**TASK REQUIREMENTS**.
Nothing outside the stretch should be returned: give exactly the lines from the line containing "glass = vase()" through the line containing "in imported if", including both.

**INFORMATION SHOWN**.
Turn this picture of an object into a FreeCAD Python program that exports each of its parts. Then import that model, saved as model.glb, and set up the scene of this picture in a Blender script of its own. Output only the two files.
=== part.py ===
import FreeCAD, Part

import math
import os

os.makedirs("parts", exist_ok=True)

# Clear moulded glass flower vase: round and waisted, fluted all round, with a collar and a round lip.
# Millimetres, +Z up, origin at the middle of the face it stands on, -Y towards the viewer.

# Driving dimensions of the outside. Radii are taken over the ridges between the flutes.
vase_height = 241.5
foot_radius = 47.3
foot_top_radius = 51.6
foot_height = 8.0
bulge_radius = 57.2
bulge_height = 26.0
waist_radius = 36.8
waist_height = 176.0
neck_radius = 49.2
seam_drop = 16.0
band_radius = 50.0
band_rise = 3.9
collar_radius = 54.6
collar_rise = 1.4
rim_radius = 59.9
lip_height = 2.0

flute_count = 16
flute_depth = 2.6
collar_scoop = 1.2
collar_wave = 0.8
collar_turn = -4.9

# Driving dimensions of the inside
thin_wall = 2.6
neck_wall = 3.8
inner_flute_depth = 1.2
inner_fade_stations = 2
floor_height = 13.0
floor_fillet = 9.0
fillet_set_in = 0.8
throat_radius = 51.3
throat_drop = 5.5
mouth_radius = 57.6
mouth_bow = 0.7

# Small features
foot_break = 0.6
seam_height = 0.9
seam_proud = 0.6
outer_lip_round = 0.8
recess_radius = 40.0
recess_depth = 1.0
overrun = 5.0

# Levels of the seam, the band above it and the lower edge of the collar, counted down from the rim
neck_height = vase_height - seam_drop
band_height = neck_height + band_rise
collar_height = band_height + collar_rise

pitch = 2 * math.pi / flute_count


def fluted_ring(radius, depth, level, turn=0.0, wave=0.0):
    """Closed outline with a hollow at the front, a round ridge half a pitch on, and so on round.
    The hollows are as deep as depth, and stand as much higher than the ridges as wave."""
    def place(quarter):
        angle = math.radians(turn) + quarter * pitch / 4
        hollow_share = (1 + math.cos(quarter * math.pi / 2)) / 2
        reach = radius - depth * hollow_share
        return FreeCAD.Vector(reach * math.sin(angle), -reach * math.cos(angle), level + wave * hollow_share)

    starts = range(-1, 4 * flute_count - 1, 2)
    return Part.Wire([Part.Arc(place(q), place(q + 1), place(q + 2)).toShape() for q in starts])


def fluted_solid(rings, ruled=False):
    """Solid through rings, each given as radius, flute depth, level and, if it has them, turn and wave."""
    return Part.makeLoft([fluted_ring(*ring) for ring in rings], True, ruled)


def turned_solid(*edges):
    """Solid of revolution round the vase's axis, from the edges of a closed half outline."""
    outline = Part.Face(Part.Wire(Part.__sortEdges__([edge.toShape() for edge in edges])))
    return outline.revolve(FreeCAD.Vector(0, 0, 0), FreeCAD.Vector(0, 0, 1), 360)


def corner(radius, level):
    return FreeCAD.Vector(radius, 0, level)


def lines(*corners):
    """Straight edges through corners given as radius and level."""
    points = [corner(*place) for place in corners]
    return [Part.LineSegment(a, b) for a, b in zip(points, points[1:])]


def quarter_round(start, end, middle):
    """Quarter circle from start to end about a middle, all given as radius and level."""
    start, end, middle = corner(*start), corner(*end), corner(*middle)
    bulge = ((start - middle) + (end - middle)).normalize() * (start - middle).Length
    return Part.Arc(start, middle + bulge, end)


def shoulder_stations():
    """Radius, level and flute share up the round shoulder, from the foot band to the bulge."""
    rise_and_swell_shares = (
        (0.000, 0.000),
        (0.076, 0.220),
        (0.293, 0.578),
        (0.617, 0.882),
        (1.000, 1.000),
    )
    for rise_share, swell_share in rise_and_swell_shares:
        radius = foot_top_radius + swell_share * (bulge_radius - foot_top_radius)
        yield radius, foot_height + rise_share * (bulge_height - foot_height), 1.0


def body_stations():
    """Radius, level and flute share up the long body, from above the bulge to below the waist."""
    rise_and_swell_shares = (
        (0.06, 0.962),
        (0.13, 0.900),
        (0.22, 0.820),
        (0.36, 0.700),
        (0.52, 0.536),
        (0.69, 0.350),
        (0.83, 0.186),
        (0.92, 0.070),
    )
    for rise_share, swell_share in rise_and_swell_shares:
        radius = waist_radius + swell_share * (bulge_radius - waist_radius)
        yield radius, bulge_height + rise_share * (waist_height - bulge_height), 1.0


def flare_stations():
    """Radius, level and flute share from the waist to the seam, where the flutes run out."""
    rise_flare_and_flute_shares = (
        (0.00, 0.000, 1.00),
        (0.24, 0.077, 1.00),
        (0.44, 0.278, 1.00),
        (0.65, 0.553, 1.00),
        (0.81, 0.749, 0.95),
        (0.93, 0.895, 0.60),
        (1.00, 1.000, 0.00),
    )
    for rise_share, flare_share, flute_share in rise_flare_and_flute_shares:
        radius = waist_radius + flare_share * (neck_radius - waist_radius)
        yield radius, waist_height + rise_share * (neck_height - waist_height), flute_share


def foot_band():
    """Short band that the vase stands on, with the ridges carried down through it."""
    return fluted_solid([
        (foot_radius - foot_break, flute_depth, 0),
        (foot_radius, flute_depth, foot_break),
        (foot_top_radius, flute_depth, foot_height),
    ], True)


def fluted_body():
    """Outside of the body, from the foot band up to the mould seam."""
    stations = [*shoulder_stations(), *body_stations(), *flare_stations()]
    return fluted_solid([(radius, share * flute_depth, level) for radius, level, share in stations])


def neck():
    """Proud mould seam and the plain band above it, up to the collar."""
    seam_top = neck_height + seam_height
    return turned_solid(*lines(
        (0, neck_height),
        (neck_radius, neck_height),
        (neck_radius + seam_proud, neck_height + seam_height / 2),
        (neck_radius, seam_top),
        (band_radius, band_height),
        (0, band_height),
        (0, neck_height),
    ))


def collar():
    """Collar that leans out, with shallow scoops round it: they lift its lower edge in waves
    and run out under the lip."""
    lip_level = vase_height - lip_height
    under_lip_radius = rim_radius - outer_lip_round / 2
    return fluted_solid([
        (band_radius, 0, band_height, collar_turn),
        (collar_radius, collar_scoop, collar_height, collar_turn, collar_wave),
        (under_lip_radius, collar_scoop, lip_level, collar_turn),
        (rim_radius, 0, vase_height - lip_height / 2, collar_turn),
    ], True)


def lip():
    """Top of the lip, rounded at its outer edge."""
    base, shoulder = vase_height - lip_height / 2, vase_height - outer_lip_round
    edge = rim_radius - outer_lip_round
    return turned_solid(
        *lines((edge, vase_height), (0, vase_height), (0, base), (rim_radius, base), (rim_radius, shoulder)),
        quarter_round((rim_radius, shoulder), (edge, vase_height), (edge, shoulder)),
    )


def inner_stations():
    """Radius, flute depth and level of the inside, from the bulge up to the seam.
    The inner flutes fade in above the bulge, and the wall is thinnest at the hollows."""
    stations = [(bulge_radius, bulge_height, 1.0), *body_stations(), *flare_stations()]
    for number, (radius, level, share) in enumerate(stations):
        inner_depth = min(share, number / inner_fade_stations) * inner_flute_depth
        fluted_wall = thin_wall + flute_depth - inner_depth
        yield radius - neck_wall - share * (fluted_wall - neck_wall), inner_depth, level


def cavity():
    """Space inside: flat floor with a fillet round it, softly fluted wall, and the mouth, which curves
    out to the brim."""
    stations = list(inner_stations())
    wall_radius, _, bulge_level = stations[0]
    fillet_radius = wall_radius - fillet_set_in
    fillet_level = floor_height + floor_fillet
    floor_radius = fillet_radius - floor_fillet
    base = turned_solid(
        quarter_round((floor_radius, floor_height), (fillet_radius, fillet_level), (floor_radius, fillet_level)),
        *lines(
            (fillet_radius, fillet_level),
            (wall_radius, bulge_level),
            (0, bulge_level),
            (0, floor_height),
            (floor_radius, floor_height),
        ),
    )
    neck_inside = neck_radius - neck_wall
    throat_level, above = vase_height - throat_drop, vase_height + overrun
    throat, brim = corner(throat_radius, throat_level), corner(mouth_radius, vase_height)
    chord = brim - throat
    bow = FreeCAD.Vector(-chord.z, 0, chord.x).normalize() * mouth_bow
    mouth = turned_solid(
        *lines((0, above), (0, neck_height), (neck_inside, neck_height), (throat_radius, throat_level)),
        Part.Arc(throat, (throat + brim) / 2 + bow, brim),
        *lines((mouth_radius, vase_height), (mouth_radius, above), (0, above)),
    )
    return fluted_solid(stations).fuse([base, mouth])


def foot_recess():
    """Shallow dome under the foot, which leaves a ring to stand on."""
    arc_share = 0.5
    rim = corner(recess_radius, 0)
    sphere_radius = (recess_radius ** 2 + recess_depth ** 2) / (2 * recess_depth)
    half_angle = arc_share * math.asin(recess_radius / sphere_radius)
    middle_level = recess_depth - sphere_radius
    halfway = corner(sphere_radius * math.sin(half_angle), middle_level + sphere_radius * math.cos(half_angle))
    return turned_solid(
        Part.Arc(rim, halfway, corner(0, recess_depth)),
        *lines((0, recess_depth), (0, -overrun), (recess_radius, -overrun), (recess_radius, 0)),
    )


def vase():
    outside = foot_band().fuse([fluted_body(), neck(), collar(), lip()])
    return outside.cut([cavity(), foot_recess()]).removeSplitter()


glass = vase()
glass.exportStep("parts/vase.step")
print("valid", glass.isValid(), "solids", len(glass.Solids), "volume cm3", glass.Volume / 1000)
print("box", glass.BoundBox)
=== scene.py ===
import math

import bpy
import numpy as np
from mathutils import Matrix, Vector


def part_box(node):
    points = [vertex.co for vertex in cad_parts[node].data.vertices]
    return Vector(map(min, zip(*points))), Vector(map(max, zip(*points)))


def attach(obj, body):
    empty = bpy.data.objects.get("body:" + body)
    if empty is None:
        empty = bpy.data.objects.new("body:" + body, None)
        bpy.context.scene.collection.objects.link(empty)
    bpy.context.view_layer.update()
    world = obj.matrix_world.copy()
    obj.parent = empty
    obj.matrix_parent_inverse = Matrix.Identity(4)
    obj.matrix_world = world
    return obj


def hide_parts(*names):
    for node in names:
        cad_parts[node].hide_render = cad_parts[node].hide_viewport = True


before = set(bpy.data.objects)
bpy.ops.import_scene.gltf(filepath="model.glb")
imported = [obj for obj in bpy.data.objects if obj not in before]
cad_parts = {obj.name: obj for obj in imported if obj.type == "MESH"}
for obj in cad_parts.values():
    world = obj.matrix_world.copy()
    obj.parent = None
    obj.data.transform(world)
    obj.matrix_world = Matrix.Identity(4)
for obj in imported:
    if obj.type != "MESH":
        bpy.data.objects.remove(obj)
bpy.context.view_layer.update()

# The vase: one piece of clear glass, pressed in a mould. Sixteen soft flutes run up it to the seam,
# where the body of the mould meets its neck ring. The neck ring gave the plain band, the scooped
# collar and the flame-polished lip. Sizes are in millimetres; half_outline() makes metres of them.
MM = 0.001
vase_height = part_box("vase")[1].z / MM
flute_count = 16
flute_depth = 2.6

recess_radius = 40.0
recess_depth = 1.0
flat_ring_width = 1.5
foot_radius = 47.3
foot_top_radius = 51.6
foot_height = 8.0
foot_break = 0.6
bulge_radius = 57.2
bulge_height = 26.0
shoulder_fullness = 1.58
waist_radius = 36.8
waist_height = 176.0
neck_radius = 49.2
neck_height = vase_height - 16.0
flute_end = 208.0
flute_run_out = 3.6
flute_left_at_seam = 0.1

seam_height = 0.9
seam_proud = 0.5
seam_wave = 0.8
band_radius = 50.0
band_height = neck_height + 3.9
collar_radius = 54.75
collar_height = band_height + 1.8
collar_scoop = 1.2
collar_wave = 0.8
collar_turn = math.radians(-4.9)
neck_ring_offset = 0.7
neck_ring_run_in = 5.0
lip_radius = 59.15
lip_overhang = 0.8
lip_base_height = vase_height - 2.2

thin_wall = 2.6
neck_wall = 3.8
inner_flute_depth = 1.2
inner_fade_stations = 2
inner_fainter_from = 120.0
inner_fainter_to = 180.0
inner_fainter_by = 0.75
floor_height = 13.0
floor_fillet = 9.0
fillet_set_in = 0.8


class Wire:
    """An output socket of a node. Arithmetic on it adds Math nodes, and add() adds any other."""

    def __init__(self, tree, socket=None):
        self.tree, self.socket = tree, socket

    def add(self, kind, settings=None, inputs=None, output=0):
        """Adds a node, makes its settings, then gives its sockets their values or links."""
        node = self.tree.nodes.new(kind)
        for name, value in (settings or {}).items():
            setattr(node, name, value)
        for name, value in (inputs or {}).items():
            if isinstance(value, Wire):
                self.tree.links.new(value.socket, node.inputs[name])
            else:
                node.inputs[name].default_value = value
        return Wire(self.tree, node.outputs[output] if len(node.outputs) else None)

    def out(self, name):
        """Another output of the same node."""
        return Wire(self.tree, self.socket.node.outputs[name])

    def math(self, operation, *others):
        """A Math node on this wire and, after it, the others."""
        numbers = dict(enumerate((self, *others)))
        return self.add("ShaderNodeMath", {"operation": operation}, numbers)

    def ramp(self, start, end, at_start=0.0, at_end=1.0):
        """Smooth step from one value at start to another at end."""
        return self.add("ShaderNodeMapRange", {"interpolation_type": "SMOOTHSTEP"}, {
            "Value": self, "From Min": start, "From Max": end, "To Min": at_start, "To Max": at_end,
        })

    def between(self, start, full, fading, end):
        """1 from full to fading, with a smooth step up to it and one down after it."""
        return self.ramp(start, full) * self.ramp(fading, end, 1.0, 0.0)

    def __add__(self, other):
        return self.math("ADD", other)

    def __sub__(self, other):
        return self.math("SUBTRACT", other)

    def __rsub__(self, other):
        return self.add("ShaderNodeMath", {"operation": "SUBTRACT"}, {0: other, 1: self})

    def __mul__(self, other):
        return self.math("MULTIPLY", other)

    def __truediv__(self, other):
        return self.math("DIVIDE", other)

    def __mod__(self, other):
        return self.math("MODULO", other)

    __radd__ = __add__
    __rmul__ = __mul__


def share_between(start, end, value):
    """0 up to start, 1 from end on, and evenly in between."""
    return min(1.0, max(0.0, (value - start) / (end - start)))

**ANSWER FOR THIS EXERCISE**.
glass = vase()
glass.exportStep("parts/vase.step")
print("valid", glass.isValid(), "solids", len(glass.Solids), "volume cm3", glass.Volume / 1000)
print("box", glass.BoundBox)
=== scene.py ===
import math

import bpy
import numpy as np
from mathutils import Matrix, Vector


def part_box(node):
    points = [vertex.co for vertex in cad_parts[node].data.vertices]
    return Vector(map(min, zip(*points))), Vector(map(max, zip(*points)))


def attach(obj, body):
    empty = bpy.data.objects.get("body:" + body)
    if empty is None:
        empty = bpy.data.objects.new("body:" + body, None)
        bpy.context.scene.collection.objects.link(empty)
    bpy.context.view_layer.update()
    world = obj.matrix_world.copy()
    obj.parent = empty
    obj.matrix_parent_inverse = Matrix.Identity(4)
    obj.matrix_world = world
    return obj


def hide_parts(*names):
    for node in names:
        cad_parts[node].hide_render = cad_parts[node].hide_viewport = True


before = set(bpy.data.objects)
bpy.ops.import_scene.gltf(filepath="model.glb")
imported = [obj for obj in bpy.data.objects if obj not in before]
cad_parts = {obj.name: obj for obj in imported if obj.type == "MESH"}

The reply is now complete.